As the next chart shows, there recently haven’t been many instances when spot has traded stronger to the fix in part because the state banks now appear to be intervening (buying FX) whenever spot it close to the fix. This new intervention pattern was covered in a previous blog.
On balance, the state banking data suggests that there is now pressure on the yuan to appreciate. Large foreign exchange sales ended in 2023. The rise in settlement suggests that China is now generally resisting appreciation pressure.
Estimating the Current Account Surplus
China reported a preliminary current account surplus of $135 billion in Q2, down from $165 billion in Q1. This brought the H1 2025 surplus to $300 billion 2025 and the reported current account surplus in the last four quarters of data to over $600 billion.
Estimates using the BOP goods methodology that China used before 2021—with a flat 3 percent return on debt assets and an 8 percent return on equities—would imply a current account surplus of over $1 trillion, or more than 5 percent of GDP.
The IMF’s spring 2025 forecast for a $365 billion calendar year 2025 Chinese current account surplus looks to be significantly off, both relative to the evolution in China’s reported surplus and relative to the evolution of China’s goods trade.
Detailed analysis of China’s data remains essential to understanding the evolution in both China’s reported data, and, more importantly, China’s true impact on global payments.

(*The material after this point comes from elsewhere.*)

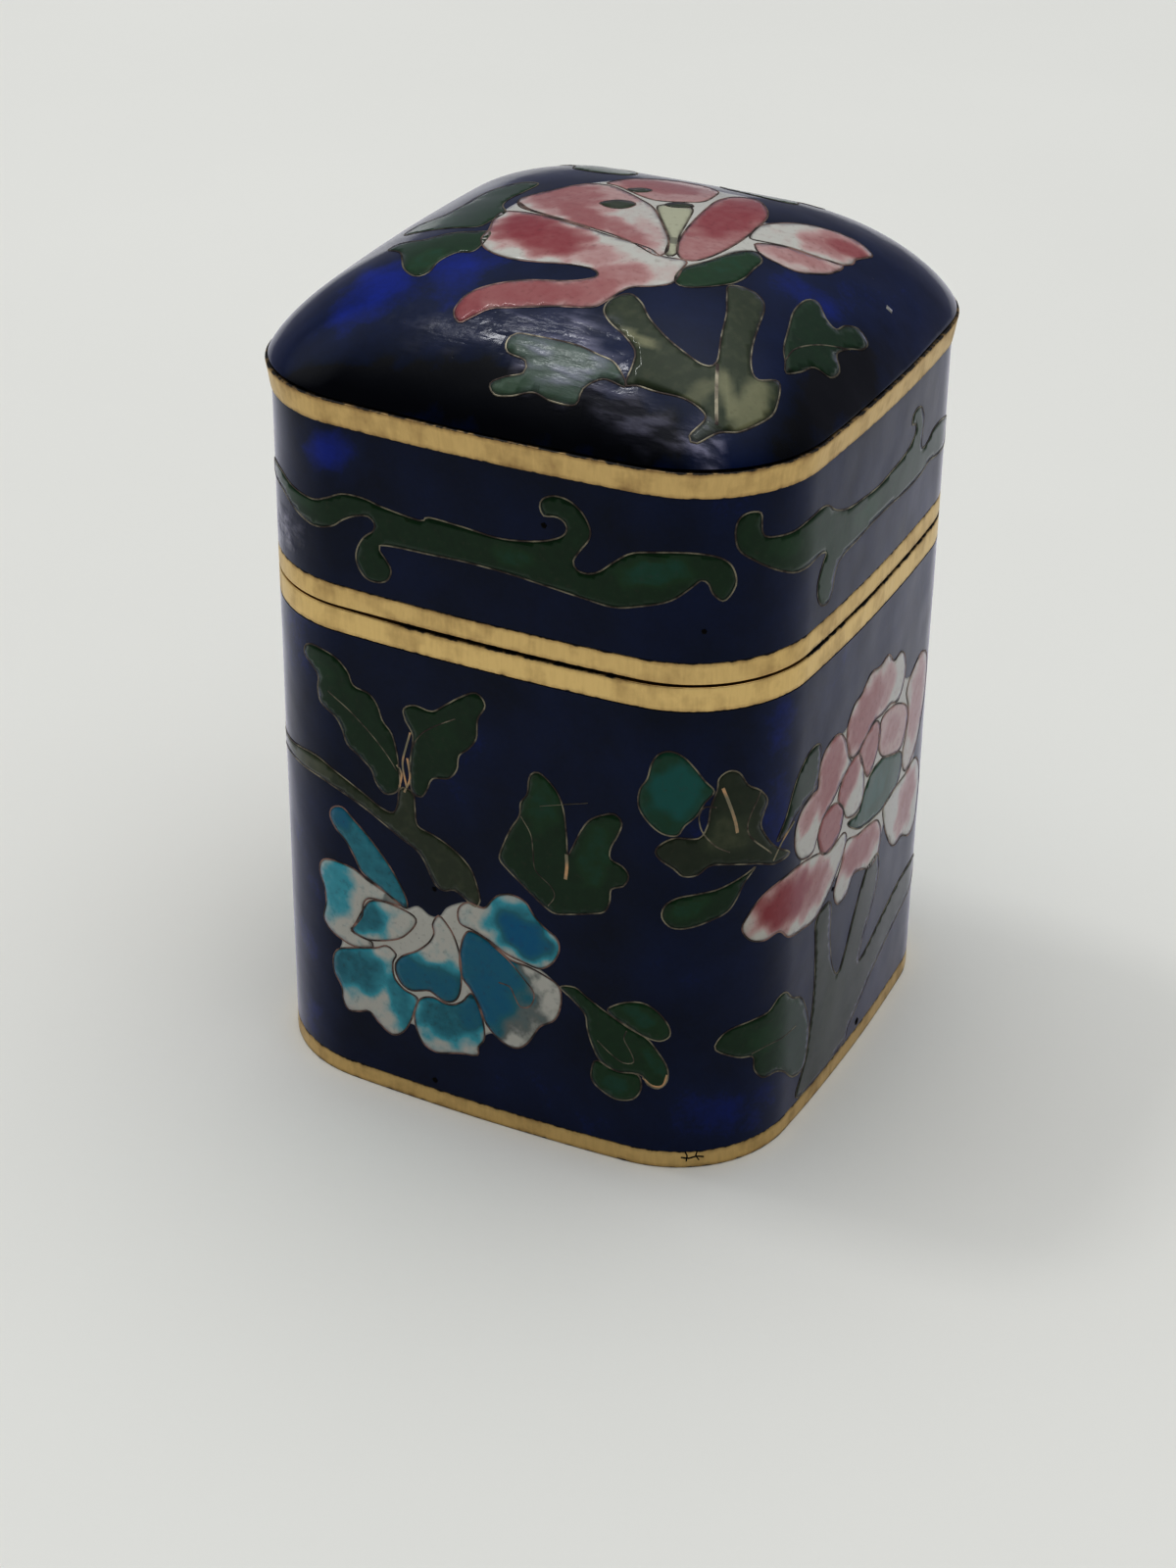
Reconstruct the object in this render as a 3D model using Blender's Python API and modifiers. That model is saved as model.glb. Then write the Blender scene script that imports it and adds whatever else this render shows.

* In general, the new methodology has raised BOP imports relative to the old methodology—which moved cost insurance and freight to services and thus reduced goods imports—while reducing BOP goods imports relative to customs. The reasons for these adjustments have not been clearly explained; the adjustment for Apple’s “in China” activities should raise, not lower, exports, and the downward adjustment to the goods balance should be matched by an offsetting reduction in the income or services deficit.